**WHAT IS REQUIRED**
Repeat exactly the lines running from the line that contains "---- origin: under" to the line that contains "cad_parts[node].hide_render = cad_parts[node].hide_viewport"; include both ends and add nothing.

═══ INFORMATION SHOWN ═══

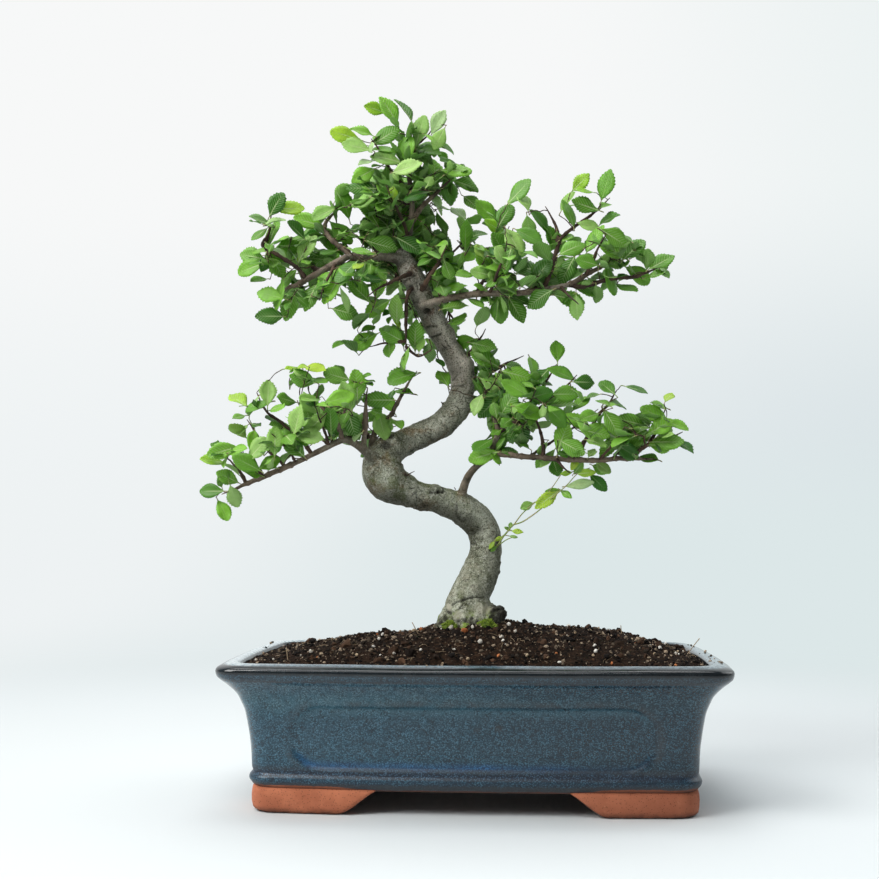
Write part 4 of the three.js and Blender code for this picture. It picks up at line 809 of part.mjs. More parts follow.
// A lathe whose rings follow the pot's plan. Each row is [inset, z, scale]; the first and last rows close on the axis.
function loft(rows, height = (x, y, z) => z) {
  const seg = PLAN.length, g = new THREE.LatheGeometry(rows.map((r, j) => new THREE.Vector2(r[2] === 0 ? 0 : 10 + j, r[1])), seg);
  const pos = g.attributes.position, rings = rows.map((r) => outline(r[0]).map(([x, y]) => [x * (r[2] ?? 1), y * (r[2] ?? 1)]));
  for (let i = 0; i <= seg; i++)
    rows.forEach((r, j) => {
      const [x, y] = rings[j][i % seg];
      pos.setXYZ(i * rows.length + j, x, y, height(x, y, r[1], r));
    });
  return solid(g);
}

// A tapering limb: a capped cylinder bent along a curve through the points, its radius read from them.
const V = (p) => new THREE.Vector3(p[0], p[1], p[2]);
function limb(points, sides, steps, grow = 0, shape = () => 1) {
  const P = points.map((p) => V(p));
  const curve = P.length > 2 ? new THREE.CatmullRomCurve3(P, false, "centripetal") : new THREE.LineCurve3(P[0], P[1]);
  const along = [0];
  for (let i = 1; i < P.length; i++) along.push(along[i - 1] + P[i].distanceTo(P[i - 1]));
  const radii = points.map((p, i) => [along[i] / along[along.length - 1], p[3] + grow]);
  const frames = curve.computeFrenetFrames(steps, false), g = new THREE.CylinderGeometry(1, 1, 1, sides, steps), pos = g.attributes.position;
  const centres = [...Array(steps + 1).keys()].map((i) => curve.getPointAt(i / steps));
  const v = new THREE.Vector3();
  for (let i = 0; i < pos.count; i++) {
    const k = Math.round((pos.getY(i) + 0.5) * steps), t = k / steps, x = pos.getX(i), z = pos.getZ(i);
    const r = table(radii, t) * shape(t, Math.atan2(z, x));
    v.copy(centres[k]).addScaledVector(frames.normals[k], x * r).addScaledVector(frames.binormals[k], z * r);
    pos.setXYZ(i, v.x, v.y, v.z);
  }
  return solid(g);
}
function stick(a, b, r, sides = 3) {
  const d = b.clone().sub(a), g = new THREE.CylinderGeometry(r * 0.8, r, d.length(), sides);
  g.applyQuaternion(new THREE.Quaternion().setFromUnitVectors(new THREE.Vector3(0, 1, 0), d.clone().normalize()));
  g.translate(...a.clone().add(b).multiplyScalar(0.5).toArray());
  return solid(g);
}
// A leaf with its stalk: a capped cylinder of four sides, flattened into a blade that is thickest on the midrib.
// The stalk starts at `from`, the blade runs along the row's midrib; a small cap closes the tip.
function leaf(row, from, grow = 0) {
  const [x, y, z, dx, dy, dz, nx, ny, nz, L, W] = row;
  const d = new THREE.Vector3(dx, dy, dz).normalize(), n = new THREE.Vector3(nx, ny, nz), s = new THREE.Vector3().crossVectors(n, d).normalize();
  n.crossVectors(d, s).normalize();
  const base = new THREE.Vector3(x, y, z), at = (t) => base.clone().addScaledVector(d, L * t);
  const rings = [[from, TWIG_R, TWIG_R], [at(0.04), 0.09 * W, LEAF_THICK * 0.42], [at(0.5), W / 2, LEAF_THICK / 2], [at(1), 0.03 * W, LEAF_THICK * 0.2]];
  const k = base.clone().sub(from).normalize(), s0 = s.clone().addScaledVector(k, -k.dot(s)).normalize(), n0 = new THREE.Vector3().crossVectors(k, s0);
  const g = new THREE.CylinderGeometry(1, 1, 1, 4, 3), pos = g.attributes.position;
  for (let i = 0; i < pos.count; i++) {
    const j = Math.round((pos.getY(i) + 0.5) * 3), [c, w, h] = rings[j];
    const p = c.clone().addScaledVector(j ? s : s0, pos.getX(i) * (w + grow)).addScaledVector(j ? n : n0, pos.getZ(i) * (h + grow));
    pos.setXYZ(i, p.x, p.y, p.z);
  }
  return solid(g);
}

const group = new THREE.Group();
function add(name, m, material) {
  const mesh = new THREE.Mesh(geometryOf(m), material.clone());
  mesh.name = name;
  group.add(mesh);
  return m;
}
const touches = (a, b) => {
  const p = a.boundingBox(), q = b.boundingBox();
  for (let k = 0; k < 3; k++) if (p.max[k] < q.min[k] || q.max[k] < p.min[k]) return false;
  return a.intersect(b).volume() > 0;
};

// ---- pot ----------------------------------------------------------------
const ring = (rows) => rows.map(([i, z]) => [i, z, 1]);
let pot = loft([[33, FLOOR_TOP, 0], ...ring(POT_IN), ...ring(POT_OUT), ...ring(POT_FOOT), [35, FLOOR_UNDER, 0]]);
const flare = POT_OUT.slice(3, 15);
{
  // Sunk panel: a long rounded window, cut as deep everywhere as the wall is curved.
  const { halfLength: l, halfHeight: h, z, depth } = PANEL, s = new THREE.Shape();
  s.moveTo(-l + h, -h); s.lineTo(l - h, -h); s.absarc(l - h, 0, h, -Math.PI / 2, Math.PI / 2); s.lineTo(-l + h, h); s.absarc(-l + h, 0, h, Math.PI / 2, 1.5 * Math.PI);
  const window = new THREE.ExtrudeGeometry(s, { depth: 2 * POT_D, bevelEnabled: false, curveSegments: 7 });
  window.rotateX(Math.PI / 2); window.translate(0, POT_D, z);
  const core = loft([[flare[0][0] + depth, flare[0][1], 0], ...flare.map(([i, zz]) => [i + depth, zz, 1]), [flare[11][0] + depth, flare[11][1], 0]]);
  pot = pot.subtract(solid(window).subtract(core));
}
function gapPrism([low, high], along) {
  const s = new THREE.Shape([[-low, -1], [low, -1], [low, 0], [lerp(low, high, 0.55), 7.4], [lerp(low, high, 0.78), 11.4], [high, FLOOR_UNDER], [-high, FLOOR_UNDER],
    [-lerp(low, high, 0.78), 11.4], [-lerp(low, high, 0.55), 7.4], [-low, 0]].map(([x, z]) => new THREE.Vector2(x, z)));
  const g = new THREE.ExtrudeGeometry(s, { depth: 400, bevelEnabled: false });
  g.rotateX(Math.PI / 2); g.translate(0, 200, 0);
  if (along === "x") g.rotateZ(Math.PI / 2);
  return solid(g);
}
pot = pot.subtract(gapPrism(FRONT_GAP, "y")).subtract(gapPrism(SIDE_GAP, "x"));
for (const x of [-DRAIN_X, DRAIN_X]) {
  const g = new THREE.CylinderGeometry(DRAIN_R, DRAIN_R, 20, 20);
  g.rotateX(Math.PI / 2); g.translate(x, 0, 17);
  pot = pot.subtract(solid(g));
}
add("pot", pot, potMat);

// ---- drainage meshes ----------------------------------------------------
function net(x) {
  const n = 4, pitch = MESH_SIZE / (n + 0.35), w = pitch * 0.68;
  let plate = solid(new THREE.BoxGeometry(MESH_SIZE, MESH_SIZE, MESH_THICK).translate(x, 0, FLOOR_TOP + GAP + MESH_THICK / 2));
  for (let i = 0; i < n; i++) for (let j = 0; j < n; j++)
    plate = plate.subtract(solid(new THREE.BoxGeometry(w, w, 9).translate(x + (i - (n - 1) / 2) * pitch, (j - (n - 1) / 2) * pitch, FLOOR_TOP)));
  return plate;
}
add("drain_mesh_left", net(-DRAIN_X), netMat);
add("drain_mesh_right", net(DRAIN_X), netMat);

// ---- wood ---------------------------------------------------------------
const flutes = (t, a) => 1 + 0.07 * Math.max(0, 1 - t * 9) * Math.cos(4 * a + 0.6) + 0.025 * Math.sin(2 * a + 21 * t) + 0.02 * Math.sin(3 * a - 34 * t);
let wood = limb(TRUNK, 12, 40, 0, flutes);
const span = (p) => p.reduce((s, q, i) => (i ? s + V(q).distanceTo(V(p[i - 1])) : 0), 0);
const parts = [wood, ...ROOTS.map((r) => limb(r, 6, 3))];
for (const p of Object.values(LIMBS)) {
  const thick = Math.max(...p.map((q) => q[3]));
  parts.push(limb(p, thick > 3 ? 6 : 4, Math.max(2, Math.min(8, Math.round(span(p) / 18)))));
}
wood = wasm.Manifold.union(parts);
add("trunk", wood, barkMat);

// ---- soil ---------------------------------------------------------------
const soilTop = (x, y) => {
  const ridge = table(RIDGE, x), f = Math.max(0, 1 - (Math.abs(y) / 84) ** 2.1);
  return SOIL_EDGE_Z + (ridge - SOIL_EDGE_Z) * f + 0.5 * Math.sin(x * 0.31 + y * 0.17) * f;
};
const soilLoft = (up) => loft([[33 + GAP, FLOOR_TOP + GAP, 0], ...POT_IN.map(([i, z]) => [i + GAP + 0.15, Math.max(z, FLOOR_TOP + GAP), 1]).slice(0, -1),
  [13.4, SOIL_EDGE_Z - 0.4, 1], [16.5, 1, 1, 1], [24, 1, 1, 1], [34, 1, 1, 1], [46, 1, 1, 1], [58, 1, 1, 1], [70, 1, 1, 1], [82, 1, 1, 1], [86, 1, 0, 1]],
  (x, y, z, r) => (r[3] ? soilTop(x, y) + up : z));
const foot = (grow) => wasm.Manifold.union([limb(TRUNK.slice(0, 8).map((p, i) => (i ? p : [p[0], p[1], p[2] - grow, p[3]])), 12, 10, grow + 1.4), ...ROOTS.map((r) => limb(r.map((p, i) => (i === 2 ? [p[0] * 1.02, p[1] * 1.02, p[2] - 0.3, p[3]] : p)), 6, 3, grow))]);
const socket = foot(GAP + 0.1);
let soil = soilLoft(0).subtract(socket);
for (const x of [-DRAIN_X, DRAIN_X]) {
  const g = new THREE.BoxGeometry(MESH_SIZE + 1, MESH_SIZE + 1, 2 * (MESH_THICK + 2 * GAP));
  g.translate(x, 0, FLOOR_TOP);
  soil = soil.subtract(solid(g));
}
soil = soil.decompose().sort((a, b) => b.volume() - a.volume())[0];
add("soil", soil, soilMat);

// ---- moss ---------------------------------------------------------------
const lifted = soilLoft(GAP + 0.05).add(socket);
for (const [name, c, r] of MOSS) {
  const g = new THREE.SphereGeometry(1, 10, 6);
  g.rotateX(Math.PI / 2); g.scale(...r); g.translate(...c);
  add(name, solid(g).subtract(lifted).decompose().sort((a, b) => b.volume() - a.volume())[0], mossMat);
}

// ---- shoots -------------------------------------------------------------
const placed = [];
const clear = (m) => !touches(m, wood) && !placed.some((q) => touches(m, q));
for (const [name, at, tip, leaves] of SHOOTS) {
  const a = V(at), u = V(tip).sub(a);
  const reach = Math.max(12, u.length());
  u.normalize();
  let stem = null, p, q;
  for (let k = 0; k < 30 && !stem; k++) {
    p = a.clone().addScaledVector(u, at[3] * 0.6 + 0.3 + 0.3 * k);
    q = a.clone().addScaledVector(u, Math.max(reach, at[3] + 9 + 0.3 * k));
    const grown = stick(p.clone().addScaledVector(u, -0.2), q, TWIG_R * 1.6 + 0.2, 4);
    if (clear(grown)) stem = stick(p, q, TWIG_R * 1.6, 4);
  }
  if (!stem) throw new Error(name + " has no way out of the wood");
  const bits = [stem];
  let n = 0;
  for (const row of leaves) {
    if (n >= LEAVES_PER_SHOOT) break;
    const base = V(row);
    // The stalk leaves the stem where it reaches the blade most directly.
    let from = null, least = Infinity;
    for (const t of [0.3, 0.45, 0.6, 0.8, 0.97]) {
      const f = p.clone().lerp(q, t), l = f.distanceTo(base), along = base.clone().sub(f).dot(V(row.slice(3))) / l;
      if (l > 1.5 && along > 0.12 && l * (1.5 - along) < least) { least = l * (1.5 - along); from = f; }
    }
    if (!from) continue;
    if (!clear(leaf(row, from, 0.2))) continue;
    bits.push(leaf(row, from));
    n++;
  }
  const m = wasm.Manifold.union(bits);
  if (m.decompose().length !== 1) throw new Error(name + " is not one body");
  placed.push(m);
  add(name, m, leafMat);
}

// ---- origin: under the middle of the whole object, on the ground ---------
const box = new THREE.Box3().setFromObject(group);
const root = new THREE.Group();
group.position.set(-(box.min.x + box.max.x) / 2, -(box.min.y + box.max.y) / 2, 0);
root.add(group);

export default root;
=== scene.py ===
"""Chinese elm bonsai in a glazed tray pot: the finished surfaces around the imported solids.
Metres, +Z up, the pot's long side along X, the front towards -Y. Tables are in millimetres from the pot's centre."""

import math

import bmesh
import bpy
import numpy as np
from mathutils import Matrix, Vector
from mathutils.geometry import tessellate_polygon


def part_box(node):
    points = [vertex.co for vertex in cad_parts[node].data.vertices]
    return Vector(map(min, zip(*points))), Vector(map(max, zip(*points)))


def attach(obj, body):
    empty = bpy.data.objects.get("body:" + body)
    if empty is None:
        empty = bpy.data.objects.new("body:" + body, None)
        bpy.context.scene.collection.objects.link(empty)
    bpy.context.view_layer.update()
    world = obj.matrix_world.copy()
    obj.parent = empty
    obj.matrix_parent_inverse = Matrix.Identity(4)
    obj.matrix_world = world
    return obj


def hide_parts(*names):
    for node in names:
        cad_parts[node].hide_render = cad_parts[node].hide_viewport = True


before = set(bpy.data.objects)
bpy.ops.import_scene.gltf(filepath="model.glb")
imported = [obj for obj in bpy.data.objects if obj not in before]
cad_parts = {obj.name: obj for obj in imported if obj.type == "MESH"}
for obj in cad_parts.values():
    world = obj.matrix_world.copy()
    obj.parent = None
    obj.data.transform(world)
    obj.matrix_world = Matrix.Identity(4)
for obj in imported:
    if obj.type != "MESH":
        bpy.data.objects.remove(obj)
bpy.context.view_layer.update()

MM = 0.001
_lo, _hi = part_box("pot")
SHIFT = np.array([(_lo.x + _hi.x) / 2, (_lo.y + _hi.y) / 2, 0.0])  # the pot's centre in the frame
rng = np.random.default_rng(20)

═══

**SOLUTION FOR THIS PROBLEM**
// ---- origin: under the middle of the whole object, on the ground ---------
const box = new THREE.Box3().setFromObject(group);
const root = new THREE.Group();
group.position.set(-(box.min.x + box.max.x) / 2, -(box.min.y + box.max.y) / 2, 0);
root.add(group);

export default root;
=== scene.py ===
"""Chinese elm bonsai in a glazed tray pot: the finished surfaces around the imported solids.
Metres, +Z up, the pot's long side along X, the front towards -Y. Tables are in millimetres from the pot's centre."""

import math

import bmesh
import bpy
import numpy as np
from mathutils import Matrix, Vector
from mathutils.geometry import tessellate_polygon


def part_box(node):
    points = [vertex.co for vertex in cad_parts[node].data.vertices]
    return Vector(map(min, zip(*points))), Vector(map(max, zip(*points)))


def attach(obj, body):
    empty = bpy.data.objects.get("body:" + body)
    if empty is None:
        empty = bpy.data.objects.new("body:" + body, None)
        bpy.context.scene.collection.objects.link(empty)
    bpy.context.view_layer.update()
    world = obj.matrix_world.copy()
    obj.parent = empty
    obj.matrix_parent_inverse = Matrix.Identity(4)
    obj.matrix_world = world
    return obj


def hide_parts(*names):
    for node in names:
        cad_parts[node].hide_render = cad_parts[node].hide_viewport = True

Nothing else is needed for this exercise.